Eventually Dr. Foster hits on a plan to disperse the sandstorm by firing three
EVF beams at it simultaneously, controlled by a master switch that has to be
detonated from inside the eye of the storm, only Miranda’s agreement to this
plan is almost thwarted by her second-in-command, a tough Black woman named
Rieger (Dionne Neish, who delivers by far the most authoritative performance in
this film), and the guy they both rely on for the grunt work of actually
maintaining their station, Andrews (another Black person, though saddled with
the intriguing name Chaim Dunbar, and hardly the best — or worst — actor in the
film but by a long shot its sexiest male cast member), whom Rieger seems to
think will take her orders when
she mutinies and tries to arrest Miranda just because they’re both Black, but
who ultimately sides with Miranda and allows the power to the city to be kept
on long enough for the EVF devices (which come in metal satchels helpfully
labeled “EVF” and look like Coleman lanterns attached to little tripods that
look like leftover light standards provided by the camera crew) to be aimed at
the sandstorm — only both Dr.
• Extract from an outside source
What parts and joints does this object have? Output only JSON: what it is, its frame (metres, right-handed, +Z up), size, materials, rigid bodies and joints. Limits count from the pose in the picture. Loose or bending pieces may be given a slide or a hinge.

Foster and Nick sacrifice their lives to defeat
the sandstorm, which they nickname “Zeus,” and at the end it looks like Ida
dies as well (though that was more ambiguous) — writer Inman seemed determined
to let both the Foster women live at the end but deny them all their significant others.
From reading my synopsis
you might actually get the mistaken impression that Martian Land is a pretty good movie, but you’d be wrong; director
Wheeler, writer Inman and their cast took a potentially interesting plot
premise and screwed it up at every turn. The acting, if (to quote Dwight
Macdonald about Haya Harareet) I can use that term for courtesy, is almost
totally wretched (we’re supposed to regard Rieger as the human villainess of
the piece, but Dionne Neish so totally out-acts the rest of the cast we
actually sympathize with her), with top-billed Lane Townsend giving the film’s
worst performance. I’ve actually heard porn stars deliver dialogue with more
conviction! The writing is full of idiotic and downright risible lines, and the
direction is as lame as the acting and the script — though the action scenes of
the Mars rover flipping around in the wind as its two crewmembers go out on
what turns out to be a suicide mission is cool and shows that even at the low
level of budget and production values of The Asylum, anyone with access to
enough computer time to do halfway decent CGI can make an acceptable-looking science-fiction film. In other words, the computers
assigned to Martian Land did
their job properly; it’s the humans
who screwed it up, and while I don’t agree with the imdb.com reviewer who said,
“If you were to give a child a box of crayons and a handful of paint, I promise
they could create a better screenplay than this” — actually, the children’s
version would probably make at least marginally more sense, and even if it
didn’t their parents would do a quick bit of story editing (“Danny, my son,
just how did the wind get in the
tunnels?”) — Martian Land is an
infuriating example of how a bunch of untalented filmmakers can screw up a good
idea for a movie. It would be a good candidate for the Mystery
Science Theatre 3000 treatment if and when
the much-ballyhooed reunion of the original MST3K cast happens!